The book isn’t vegetarian — far from it — but the instructions for vegetable tempura alone are worth the cover price. The most surprising tip: to barely (and I mean barely) mix the tempura batter, leaving lots of lumps and unblended flour in it, and to mix it up immediately before coating and frying. The goal, the authors write, is to keep the gluten from forming; it’s the same theory as trying not to overwork, say, biscuits or pie crust. The batter’s uneven consistency adds to its laciness upon frying, and keeping it cold with ice cubes makes it more viscous — and therefore more likely to adhere to the vegetables.

And there’s more. The point is to read every bit of instruction and to pay close attention. If you do, you’ll be able to produce tempura worthy of memories, too.

Vegetable Tempura

4 servings

Among the key steps: Barely mix the batter; prepare it just before frying. Maintain the right oil temperature. Drain the just-fried vegetables thoroughly.

Choose your favorite combination of vegetables, such as broccolini, winter squash or pumpkin, eggplant, sweet potato, shiitake mushroom caps or other mushrooms, carrots — really, anything you like. You’ll need a thermometer to monitor the frying oil. Adapted from “Japanese Soul Cooking,” by Tadashi Ono and Harris Salat (Ten Speed Press, 2014).

• For the tempura

1 pound assorted vegetables, cleaned, trimmed as needed and cut into bite-size pieces

1/2 cup cake flour

Vegetarian dashi, for dipping (see recipe on www.washingtonpost.com/pb/recipes), or a dipping sauce of your choice

8 ounces daikon radish, peeled, coarsely grated and squeezed to remove excess liquid

1/2-inch piece fresh ginger root, peeled and finely grated

2 quarts vegetable oil, for frying

1/4 cup toasted sesame oil, for frying

• For the batter

2 large egg yolks

2 cups cold water

1/4 cup ice cubes

2 cups cake flour

Prepare a cooking station next to the stove-top burner. Have ready the vegetables, a plate with the 1/2 cup of cake flour, and the ingredients for the wet and dry parts of the batter. Set a cooling rack over a paper-towel-lined baking sheet, and line up your tools: chopsticks, a metal strainer and a candy thermometer or instant-read thermometer.

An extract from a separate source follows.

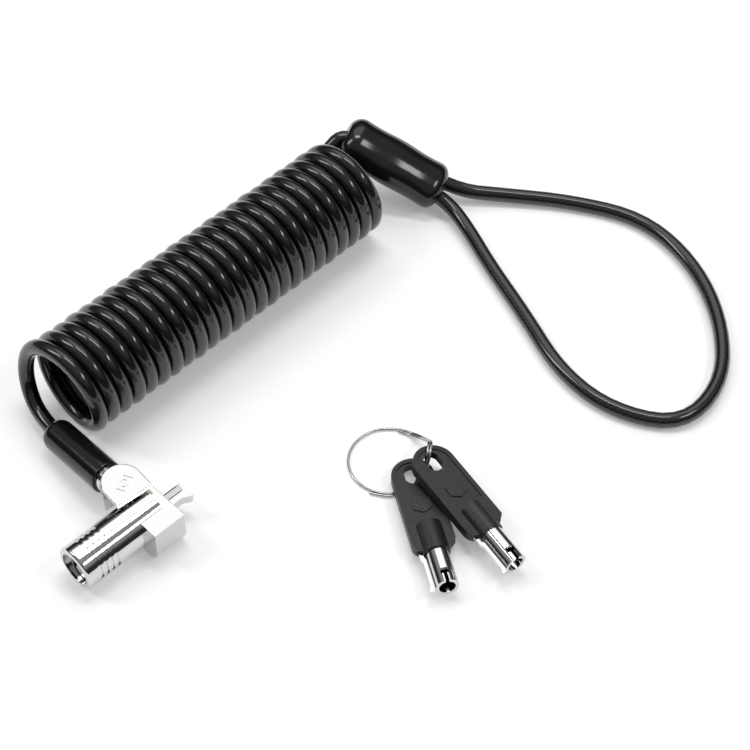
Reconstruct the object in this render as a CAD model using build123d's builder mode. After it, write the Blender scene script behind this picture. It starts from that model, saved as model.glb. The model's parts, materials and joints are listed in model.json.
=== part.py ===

Pour the vegetable and sesame oils into a large, deep cast-iron skillet or Dutch oven set over high heat. Bring the oil mixture to 360 degrees (slightly lower than the standard 375 degrees for frying, because tempura cooks quickly).

Meanwhile, prepare the separate wet and dry parts of the batter: Combine the yolks and water in a bowl, mixing until well incorporated, then add the ice cubes. Place the 2 cups of cake flour in another bowl.

When you’re ready to fry, finish the batter: Quickly add the 2 cups of cake flour to the liquid, all at once. Hold 4 chopsticks together, the tips pointed down, like you’re grabbing a bottle. Stab at the batter with the chopsticks, mashing down repeatedly to combine the dry and wet parts. Do not stir; you barely want to mix the batter. (The chopsticks are much less efficient than a spoon or spatula — which is exactly the point.) Mix for only about 30 seconds or until the batter becomes loose and liquid, with the consistency of heavy cream. It should be lumpy, with visible globs of dry flour floating in it and with unmixed flour sticking to the sides of the bowl. That’s preferred; you don’t want to over-mix.

Lightly coat the vegetables in the flour on the plate, then dip them into the batter one at a time. Immediately and carefully use one hand to lay each vegetable in the hot oil, working in batches. (Use, at most, half of the surface area of the oil to cook.) Deep-fry the denser vegetables like sweet potato or carrot first, for about 3 minutes, until they turn golden brown. Transfer them to the cooling rack to drain. Repeat with the other vegetables. Cook softer vegetables like asparagus, broccoli and pumpkin for about 2 minutes.

Serve the tempura immediately, with a dish of dipping sauce and a small mound of daikon topped with ginger on the side, for each portion. (To eat, add the daikon and ginger to the dipping sauce right before dunking in the first piece of tempura.)

Ingredients are too variable for a meaningful analysis.